** begin MATERIAL **
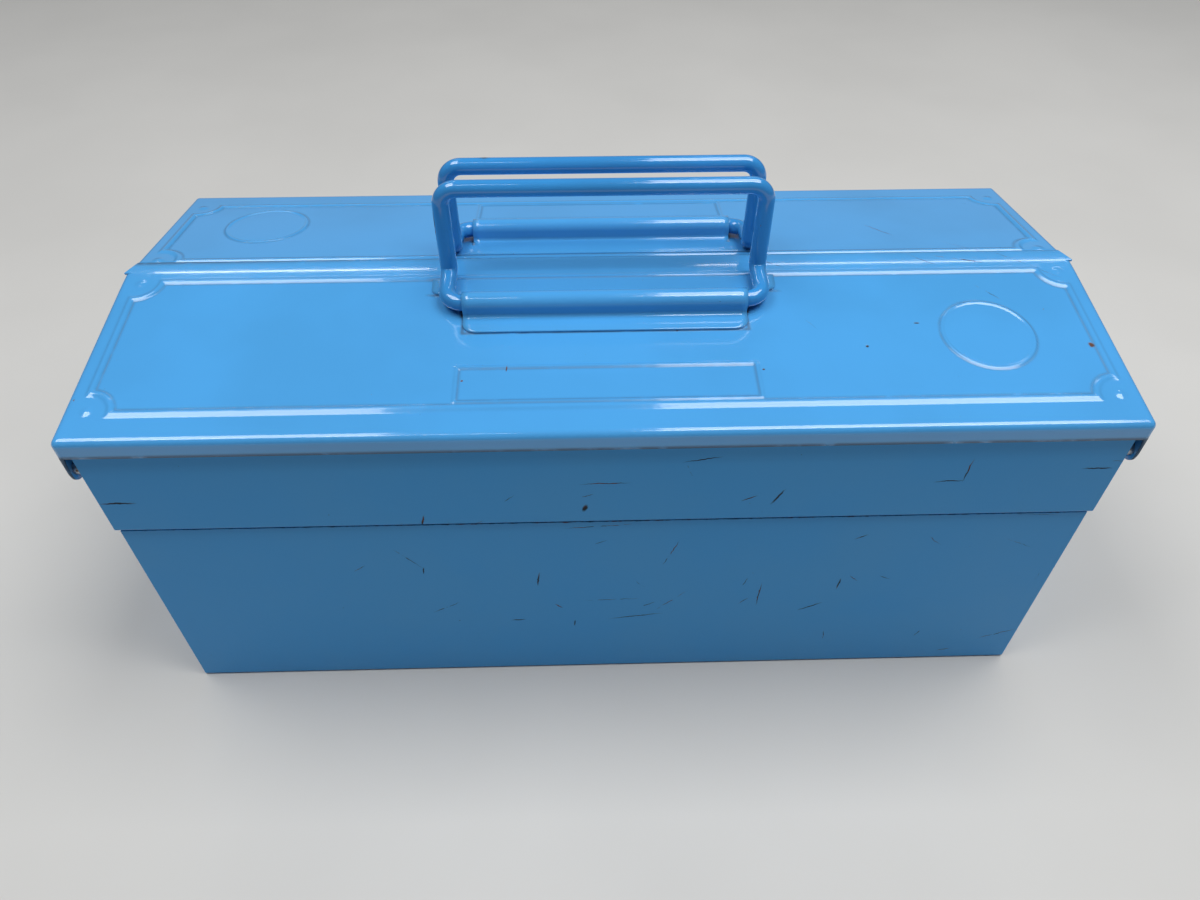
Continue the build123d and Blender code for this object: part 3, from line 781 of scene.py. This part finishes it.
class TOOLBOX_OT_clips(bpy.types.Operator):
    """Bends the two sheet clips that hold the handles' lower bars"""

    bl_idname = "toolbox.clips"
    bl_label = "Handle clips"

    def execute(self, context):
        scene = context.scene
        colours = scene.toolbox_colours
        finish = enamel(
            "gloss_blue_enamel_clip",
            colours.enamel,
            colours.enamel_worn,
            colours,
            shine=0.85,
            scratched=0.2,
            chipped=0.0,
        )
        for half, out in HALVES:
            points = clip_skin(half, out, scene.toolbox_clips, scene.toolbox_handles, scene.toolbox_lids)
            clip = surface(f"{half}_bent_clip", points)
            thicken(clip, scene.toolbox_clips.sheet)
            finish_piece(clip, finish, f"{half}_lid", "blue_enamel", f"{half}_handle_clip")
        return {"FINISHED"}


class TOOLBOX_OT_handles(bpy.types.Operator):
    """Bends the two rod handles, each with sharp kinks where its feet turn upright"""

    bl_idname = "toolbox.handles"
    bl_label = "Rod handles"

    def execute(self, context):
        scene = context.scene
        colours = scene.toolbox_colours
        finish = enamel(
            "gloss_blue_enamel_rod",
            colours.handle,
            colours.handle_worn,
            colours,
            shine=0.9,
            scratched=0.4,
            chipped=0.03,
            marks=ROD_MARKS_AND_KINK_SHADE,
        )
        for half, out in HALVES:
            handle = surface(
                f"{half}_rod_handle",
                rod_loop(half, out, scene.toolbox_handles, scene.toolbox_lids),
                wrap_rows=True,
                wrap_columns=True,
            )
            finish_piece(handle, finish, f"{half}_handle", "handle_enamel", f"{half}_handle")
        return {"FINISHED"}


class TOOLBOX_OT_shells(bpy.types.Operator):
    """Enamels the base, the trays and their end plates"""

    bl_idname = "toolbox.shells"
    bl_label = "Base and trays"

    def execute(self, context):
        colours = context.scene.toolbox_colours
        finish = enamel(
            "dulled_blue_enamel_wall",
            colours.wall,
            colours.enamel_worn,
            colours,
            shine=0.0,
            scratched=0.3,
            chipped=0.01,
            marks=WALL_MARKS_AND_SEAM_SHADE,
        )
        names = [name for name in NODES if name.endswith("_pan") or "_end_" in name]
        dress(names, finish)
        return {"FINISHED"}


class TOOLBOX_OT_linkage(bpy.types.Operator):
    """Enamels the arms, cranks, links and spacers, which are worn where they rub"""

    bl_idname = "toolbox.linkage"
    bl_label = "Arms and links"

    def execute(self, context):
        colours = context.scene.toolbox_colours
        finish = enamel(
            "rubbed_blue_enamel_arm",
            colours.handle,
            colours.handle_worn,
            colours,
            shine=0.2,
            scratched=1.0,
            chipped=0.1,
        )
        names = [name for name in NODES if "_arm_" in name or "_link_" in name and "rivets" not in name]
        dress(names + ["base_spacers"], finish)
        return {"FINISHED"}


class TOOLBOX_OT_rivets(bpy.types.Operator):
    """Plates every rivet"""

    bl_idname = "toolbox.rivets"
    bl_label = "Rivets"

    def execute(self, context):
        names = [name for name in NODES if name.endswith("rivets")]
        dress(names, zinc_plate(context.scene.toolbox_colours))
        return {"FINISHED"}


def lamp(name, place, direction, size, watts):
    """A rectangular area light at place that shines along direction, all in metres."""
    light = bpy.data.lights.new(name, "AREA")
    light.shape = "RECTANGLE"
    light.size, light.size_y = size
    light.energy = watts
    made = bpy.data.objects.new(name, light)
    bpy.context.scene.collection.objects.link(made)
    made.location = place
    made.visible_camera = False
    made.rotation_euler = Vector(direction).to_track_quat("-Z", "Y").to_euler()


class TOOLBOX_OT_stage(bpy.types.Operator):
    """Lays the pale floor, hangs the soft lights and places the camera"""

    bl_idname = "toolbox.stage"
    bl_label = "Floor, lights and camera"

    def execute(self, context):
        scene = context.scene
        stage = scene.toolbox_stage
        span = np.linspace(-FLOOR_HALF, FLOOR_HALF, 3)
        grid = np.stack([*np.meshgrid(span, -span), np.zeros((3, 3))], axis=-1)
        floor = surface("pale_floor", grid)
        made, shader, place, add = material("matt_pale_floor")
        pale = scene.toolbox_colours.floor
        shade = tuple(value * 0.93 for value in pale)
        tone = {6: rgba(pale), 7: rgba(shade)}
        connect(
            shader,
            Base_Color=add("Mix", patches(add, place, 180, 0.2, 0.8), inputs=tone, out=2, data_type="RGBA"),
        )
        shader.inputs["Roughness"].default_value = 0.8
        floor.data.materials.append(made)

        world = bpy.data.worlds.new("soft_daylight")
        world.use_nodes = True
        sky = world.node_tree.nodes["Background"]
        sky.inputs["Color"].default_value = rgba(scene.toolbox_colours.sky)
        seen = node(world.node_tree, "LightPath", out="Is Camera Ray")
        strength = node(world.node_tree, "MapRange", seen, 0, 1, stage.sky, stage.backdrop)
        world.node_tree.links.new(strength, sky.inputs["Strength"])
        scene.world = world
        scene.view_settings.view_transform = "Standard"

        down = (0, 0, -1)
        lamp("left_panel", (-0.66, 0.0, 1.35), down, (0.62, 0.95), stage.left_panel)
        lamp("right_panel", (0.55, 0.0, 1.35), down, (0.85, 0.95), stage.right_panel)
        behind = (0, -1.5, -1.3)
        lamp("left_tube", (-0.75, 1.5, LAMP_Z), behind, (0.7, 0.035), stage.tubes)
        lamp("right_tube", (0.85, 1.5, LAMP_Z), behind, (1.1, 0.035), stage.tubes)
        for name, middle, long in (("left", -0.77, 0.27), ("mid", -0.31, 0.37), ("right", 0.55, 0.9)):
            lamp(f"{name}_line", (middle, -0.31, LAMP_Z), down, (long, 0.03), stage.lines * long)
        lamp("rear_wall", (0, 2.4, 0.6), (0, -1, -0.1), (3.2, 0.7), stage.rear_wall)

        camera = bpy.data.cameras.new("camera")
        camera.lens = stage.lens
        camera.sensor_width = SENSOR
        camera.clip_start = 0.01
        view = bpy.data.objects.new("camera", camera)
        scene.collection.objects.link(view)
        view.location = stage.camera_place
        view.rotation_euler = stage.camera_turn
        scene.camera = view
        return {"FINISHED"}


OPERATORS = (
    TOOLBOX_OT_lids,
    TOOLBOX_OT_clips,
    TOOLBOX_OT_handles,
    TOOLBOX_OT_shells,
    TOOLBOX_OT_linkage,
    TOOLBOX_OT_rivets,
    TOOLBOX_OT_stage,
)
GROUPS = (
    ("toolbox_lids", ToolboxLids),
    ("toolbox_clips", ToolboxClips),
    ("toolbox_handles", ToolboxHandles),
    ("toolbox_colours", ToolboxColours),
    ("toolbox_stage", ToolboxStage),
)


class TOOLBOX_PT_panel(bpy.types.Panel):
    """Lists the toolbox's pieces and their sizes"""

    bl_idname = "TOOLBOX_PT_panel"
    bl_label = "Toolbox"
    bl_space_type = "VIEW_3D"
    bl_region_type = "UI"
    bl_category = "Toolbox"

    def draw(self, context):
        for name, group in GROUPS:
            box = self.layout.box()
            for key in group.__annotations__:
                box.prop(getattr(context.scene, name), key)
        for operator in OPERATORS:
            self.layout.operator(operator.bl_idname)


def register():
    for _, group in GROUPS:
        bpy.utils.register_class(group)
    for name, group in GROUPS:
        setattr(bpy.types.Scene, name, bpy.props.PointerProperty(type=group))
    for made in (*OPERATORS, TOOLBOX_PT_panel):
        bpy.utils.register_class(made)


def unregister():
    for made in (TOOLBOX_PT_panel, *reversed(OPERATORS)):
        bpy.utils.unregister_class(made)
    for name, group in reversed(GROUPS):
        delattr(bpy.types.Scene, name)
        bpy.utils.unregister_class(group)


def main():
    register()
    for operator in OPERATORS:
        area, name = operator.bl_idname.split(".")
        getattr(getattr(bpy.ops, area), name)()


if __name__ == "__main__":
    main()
** end MATERIAL **
CHALLENGE:
Quote verbatim the opening lines of the listing above, ending with the line where "the two sheet" appears; include both endpoints and nothing more.

RESPONSE FOR THIS EXERCISE:
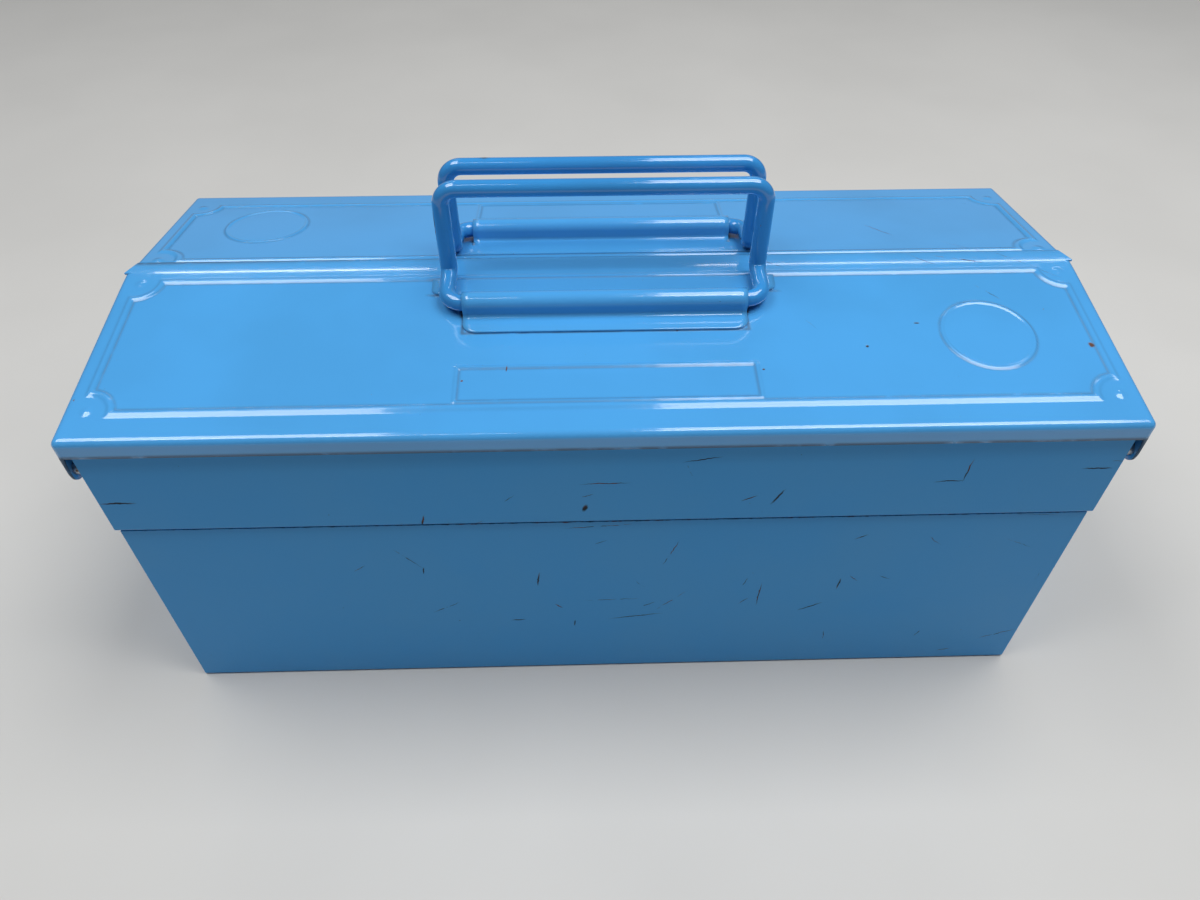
Continue the build123d and Blender code for this object: part 3, from line 781 of scene.py. This part finishes it.
class TOOLBOX_OT_clips(bpy.types.Operator):
    """Bends the two sheet clips that hold the handles' lower bars"""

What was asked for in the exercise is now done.